▸ **What is expected**
From the entries below, reproduce exactly the line containing "Write part 2", the line containing "bubble = bubble", and every line in between, with nothing added.

▸ **Material for this exercise**
* * * *
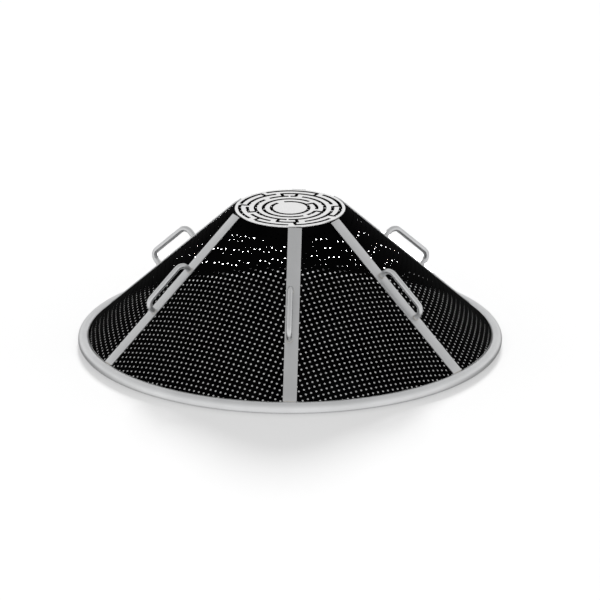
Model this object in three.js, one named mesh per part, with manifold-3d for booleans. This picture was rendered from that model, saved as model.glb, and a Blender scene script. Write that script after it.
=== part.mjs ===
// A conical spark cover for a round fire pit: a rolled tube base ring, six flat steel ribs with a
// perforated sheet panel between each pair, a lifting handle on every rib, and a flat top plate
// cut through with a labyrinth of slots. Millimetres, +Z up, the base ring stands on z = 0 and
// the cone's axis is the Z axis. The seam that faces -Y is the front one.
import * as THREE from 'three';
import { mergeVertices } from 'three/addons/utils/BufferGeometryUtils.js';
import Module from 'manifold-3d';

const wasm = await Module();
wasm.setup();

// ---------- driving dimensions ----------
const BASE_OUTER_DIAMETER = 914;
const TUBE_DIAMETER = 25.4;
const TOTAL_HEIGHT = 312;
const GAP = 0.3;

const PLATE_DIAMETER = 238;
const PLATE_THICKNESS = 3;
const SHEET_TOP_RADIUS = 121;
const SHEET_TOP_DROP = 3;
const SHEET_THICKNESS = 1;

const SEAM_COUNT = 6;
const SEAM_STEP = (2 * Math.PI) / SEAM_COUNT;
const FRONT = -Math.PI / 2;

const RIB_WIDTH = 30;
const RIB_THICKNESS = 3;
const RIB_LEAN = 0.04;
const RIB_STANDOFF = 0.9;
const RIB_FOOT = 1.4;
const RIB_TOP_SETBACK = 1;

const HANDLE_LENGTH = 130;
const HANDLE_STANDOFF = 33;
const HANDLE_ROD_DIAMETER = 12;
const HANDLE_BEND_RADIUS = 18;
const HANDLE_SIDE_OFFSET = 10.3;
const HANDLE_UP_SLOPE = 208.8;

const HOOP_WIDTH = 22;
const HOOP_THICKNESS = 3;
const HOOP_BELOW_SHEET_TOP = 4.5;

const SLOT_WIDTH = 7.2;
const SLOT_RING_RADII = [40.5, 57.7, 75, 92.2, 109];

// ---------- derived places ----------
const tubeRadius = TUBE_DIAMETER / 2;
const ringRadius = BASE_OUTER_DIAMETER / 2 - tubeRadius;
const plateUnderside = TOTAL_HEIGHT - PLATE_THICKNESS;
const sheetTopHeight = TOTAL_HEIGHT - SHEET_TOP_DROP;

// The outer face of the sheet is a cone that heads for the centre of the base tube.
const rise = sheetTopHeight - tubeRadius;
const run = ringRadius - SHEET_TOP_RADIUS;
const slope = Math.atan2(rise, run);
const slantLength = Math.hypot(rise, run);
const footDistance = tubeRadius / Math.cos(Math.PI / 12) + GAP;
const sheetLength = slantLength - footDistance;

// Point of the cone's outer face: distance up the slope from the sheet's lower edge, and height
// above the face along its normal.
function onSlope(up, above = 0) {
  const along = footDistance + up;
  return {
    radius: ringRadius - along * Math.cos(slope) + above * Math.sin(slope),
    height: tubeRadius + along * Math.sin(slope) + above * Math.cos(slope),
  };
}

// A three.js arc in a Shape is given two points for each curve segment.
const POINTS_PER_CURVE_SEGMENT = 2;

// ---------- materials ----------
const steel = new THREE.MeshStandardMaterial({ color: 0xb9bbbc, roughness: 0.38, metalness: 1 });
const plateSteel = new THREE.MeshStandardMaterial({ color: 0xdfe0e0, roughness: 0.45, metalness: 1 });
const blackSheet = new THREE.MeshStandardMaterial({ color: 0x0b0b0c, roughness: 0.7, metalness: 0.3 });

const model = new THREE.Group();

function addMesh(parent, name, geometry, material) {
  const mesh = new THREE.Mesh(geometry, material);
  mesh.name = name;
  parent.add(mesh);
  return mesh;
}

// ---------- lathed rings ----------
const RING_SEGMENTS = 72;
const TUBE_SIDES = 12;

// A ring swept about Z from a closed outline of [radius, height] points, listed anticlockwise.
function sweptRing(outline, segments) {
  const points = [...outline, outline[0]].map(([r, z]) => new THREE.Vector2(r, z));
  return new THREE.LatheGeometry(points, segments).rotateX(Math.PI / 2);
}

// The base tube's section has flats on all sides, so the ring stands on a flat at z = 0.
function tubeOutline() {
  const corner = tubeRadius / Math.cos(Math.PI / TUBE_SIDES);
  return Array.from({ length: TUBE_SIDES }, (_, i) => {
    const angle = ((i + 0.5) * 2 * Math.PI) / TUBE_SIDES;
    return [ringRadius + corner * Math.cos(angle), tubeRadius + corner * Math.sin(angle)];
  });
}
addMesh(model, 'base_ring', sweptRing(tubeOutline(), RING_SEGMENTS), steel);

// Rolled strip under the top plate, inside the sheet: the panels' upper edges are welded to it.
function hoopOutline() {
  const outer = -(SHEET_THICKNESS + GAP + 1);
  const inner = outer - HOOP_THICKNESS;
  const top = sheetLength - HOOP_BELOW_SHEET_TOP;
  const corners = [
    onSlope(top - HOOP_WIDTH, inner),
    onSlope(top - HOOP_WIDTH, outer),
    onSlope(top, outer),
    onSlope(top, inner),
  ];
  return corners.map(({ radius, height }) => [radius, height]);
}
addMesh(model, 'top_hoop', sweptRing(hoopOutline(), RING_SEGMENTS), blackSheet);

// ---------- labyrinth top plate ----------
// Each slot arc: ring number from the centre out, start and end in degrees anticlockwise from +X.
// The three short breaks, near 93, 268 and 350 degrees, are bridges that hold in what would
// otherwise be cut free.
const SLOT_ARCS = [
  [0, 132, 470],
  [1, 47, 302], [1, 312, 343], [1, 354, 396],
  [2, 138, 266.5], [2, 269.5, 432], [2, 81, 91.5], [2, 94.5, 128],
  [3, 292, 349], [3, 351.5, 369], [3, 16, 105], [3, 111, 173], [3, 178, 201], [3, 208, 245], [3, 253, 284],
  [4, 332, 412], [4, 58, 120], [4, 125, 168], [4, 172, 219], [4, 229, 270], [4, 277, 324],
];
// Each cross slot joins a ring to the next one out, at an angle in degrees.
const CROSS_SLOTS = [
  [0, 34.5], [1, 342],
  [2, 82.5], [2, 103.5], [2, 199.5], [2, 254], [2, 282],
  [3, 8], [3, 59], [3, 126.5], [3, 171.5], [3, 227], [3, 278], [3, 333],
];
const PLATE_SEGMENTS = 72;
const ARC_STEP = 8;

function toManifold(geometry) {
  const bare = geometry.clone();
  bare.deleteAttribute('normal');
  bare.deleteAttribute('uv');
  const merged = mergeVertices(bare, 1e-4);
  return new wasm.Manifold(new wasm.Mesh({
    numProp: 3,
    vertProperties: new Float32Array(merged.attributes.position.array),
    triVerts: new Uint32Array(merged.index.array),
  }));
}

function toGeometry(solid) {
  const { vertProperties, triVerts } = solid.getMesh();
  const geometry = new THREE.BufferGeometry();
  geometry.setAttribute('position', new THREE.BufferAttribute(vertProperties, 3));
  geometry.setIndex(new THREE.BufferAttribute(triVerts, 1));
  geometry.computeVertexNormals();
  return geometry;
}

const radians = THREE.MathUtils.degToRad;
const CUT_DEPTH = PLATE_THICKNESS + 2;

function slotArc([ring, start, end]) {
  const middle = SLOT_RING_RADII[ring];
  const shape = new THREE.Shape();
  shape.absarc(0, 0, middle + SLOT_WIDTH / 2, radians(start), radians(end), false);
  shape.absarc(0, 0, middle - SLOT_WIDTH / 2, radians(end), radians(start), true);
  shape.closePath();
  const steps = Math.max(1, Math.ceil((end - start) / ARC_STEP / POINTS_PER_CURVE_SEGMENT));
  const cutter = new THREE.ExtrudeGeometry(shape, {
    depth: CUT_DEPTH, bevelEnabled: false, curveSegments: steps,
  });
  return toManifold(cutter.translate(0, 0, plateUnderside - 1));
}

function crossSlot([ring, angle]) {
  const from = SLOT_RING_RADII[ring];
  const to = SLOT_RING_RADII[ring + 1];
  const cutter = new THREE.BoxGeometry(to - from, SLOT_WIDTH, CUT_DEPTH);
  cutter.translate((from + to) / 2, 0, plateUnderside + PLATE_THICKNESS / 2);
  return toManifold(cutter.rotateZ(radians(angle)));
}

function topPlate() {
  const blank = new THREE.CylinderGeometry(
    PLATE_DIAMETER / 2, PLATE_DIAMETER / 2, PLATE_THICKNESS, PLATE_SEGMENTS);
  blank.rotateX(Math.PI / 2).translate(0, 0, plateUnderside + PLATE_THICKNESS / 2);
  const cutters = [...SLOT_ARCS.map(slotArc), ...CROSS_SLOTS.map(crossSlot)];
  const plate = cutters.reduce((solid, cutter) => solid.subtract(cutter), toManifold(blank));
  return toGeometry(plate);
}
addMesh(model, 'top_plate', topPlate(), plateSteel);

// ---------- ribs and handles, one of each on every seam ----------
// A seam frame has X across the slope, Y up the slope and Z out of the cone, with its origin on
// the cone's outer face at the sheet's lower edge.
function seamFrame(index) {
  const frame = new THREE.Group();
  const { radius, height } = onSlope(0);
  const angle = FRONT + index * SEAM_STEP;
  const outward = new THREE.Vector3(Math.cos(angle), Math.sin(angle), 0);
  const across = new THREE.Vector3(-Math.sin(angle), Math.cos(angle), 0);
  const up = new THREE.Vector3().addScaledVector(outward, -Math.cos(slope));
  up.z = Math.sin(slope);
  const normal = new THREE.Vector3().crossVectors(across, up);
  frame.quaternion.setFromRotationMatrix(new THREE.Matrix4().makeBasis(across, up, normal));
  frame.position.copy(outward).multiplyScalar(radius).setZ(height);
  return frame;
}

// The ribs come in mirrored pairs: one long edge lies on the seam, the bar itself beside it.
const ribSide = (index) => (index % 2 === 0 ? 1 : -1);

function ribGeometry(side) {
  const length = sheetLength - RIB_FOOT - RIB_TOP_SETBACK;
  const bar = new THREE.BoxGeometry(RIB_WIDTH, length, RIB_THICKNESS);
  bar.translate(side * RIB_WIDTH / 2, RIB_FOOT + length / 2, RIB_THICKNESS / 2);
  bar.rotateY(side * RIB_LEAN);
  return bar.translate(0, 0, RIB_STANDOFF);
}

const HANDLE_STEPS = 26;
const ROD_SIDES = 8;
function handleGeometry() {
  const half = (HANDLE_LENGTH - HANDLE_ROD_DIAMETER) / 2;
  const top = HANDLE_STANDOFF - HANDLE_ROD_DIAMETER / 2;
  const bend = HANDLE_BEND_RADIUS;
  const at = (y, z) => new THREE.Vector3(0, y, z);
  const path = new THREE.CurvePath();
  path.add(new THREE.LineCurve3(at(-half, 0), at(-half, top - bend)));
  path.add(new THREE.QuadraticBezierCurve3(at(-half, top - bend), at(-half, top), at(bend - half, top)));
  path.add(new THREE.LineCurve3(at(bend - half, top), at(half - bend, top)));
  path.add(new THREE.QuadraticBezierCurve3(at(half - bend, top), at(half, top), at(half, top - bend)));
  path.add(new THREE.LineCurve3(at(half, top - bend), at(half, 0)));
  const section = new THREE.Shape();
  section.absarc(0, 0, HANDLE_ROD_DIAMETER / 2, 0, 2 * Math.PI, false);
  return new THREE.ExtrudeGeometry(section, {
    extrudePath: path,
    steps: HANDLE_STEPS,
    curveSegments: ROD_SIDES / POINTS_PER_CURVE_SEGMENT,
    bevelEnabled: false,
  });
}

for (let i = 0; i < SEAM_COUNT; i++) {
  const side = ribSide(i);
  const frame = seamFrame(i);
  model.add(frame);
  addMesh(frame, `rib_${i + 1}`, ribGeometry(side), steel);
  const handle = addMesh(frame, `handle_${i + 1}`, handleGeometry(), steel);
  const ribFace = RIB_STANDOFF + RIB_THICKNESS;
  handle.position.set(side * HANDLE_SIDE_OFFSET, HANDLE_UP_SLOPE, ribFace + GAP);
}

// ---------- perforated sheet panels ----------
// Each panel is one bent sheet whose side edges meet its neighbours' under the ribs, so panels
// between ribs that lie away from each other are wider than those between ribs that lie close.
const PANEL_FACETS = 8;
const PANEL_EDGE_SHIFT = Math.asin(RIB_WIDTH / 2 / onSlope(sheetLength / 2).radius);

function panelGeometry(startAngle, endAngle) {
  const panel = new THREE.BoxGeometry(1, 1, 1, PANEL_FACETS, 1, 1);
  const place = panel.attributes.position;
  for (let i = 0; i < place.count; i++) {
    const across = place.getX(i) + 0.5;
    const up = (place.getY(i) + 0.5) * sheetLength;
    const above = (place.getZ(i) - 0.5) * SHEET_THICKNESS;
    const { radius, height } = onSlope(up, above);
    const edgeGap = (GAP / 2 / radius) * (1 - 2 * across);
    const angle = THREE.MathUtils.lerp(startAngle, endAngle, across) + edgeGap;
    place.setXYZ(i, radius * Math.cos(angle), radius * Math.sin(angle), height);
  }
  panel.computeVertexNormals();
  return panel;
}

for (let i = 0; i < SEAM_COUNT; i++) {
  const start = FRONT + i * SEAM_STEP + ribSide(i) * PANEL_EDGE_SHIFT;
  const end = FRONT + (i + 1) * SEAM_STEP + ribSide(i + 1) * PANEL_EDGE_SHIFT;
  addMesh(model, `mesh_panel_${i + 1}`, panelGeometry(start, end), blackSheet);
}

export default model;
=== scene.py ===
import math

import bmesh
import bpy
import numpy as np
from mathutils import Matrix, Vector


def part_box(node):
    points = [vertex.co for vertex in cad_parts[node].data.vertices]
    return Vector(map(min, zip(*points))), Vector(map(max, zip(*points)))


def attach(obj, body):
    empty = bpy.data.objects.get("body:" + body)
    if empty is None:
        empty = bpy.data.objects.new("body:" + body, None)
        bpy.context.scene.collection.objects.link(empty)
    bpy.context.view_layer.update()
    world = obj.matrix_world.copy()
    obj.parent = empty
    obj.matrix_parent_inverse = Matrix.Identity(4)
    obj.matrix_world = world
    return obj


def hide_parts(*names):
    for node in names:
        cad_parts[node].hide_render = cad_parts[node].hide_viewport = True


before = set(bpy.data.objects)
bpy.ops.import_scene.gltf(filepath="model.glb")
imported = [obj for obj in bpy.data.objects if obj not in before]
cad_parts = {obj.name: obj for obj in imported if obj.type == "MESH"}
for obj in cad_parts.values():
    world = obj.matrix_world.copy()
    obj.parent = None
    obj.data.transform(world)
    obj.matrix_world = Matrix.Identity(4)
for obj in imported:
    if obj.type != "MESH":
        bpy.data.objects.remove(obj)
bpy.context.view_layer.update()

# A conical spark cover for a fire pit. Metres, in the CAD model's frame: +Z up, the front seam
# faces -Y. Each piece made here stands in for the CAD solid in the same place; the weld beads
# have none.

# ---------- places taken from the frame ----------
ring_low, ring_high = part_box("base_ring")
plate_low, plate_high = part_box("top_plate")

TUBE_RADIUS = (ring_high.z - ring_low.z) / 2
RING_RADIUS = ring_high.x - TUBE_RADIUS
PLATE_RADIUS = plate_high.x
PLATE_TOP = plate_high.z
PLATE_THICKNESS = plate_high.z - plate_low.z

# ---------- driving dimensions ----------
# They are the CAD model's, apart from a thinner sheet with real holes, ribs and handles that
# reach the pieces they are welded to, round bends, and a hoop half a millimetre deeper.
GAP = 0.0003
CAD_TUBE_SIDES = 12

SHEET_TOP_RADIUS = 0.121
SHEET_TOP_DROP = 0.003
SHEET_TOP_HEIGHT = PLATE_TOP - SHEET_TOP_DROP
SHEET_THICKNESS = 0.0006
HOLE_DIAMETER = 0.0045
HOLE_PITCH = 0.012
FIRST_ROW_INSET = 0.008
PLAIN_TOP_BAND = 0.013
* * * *
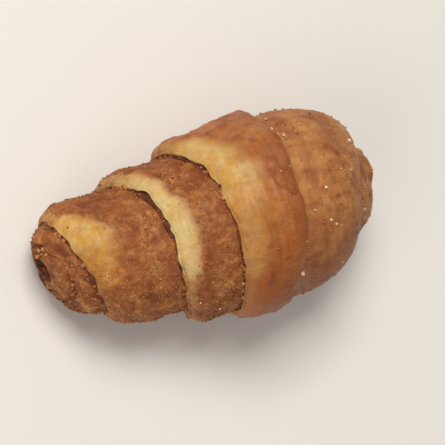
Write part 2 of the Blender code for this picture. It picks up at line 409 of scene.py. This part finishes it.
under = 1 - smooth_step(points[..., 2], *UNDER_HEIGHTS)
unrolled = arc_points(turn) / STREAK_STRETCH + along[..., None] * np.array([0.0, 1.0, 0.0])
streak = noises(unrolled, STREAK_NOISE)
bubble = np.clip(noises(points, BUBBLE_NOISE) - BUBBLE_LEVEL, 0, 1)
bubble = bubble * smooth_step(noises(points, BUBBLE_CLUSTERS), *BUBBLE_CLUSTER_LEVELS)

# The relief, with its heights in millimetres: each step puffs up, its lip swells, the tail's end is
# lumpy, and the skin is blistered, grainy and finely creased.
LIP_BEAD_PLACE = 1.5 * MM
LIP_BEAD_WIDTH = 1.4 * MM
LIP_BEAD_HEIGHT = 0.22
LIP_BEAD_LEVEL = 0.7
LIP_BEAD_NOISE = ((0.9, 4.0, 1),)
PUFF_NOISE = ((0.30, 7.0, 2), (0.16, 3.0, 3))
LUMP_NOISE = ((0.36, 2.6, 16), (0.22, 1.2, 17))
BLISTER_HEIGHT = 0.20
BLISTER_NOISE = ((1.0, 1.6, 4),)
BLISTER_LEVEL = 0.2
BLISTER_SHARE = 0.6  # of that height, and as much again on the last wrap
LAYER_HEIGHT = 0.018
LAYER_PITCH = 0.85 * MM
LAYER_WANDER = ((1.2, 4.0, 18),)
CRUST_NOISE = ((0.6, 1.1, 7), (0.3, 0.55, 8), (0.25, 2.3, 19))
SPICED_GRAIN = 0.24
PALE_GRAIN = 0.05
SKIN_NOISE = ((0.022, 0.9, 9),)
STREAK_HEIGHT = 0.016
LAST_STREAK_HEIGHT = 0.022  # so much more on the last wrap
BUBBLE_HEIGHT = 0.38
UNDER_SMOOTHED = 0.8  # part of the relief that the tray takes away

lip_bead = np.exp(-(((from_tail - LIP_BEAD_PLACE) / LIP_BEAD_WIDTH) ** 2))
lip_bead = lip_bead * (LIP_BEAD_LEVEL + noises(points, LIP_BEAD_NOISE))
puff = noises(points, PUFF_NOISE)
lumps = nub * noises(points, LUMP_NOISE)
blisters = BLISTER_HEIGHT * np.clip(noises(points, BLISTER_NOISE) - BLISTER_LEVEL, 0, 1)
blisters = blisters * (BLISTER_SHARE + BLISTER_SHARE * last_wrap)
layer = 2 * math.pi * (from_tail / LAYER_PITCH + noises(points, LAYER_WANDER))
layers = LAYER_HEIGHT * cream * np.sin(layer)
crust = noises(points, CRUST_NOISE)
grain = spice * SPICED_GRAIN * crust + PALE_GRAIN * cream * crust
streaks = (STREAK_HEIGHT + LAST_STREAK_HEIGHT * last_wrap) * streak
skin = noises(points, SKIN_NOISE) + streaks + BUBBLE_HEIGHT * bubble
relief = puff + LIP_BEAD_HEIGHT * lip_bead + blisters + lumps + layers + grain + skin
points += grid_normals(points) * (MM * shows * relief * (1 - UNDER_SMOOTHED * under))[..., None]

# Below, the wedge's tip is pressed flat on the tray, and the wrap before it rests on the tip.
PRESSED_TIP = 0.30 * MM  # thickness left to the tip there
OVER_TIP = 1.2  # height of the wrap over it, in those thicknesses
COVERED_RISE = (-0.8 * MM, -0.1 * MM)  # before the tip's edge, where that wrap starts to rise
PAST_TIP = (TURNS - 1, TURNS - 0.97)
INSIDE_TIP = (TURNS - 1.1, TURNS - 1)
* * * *
▸ **Final result**
Write part 2 of the Blender code for this picture. It picks up at line 409 of scene.py. This part finishes it.
under = 1 - smooth_step(points[..., 2], *UNDER_HEIGHTS)
unrolled = arc_points(turn) / STREAK_STRETCH + along[..., None] * np.array([0.0, 1.0, 0.0])
streak = noises(unrolled, STREAK_NOISE)
bubble = np.clip(noises(points, BUBBLE_NOISE) - BUBBLE_LEVEL, 0, 1)
bubble = bubble * smooth_step(noises(points, BUBBLE_CLUSTERS), *BUBBLE_CLUSTER_LEVELS)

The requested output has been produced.